I think the problem is the location of the .cnf file where you specify the bind-address attribute.
Most guides and tutorials say the file is /etc/mysql/my.cnf but after many tries I realized that the correct place was in mysqld.cnf file under mysqld profile.
Try to include the bind-address attribute there.
To check if this worked for you type "netstat -lt" and find if the local address of mysql process is 0.0.0.0:3306.
Then check again yor connection
You need also create local user account
CREATE USER 'myUser'#'localhost' IDENTIFIED BY 'myPASSWORD';
MySQL Manual | Adding users
I don't advise usage such unsecure statements as
GRANT ALL ON *.* TO 'myuser'#'%';
It creates superuser e.g. grants privileges to all databases for all operations.

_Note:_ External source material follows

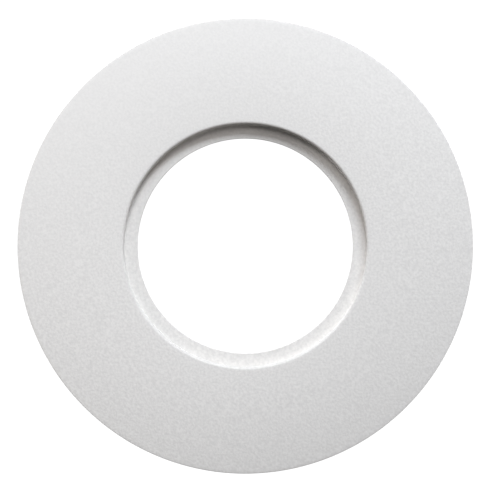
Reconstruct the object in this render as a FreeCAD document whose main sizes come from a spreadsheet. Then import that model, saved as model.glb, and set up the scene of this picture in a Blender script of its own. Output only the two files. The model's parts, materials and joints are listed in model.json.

May I ask why you need direct access to MySQL? MySQL should really only listen to localhost, but you can access easily using SSH.
If using Windows, Putty allows you to establish an SSH connection to the host, and then forward 3306 localhost traffic to your own computer.
Better still, programs like SQLyog allow SSH tunnel connections to MySQL which is how I usually connect (unless the servers are on a VPN).
Are you using this server for development or does it have a public IP address?
please post the result of
nmap ***MYIPADDRESS***
and
nmap localhost
and
nmap MyDomain
if you do not have nmap install it from apt, then I can help you more.